Earlier that evening, Roberts met Coach John Calipari and watched on the television in the coach’s office as Trump named federal appellate Judge Neil Gorsuch to fill the Supreme Court’s open seat.
Calipari later tweeted: “He invited me to the Supreme Court to come to his office. What are the chances I take him up on that? (High.)”
In his interview with Duff, Roberts said that part of his job as chief justice involves maintaining a level of geniality at the court. Before they take their seats at the bench to hear oral arguments, the justices all make eye contact and shake hands with each other, he said. They regularly have lunch as a group, with no court-related conversation allowed. And when it’s necessary, he said, he urges them to remove scathing attacks on each other from their opinions.

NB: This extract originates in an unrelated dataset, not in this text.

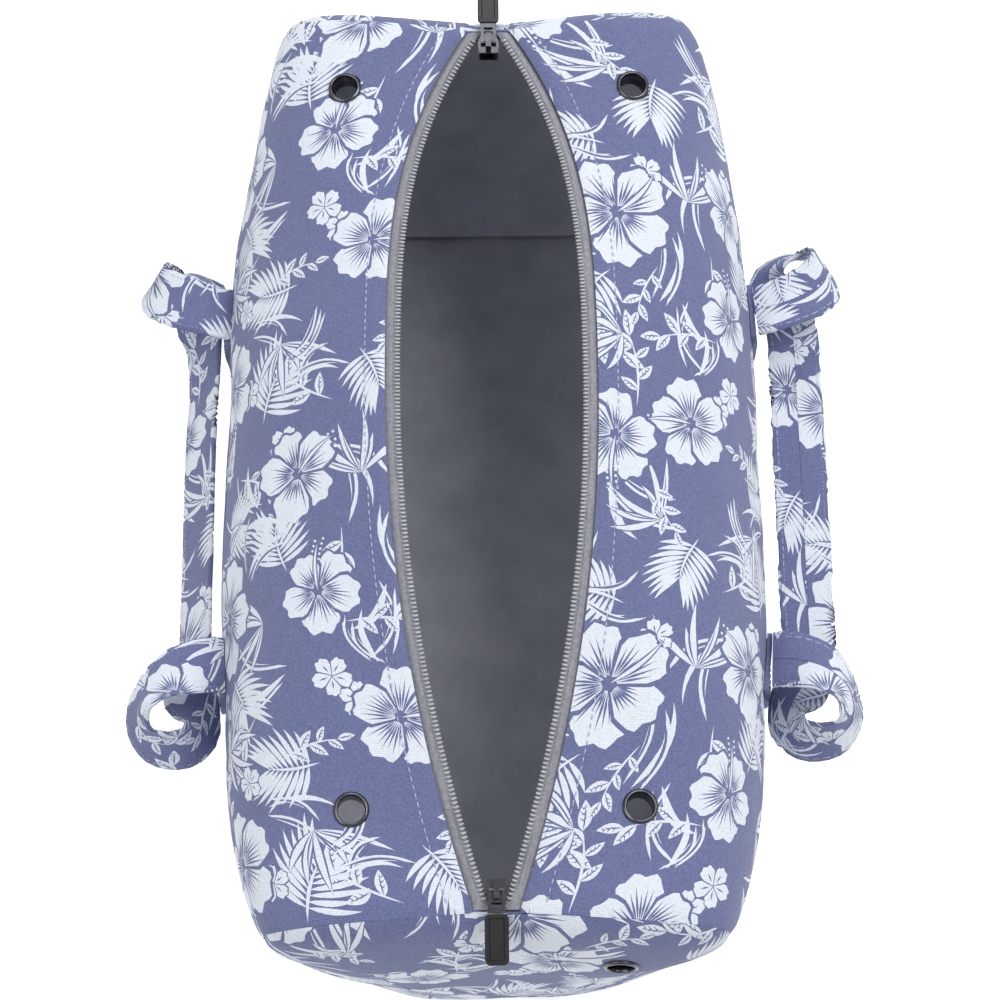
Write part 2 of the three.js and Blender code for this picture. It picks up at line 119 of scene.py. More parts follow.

“As you know, some of those harsh things see the light of day. But you should see the ones that didn’t,” Roberts said. “That’s when you have to tell one of your colleagues, ‘I understand that you think this issue is important, I understand that you think this is wrong, but you shouldn’t use this particular adjective.’”
“It is critically important,” he said. “When you think about it, you pick nine people at random, you throw them all together and say that for the next 20 years, you’re going to decide some of the most important issues ever to face the country. You immediately realize that you have got to find a way to get along, or else it’s going to be a long 20 years.”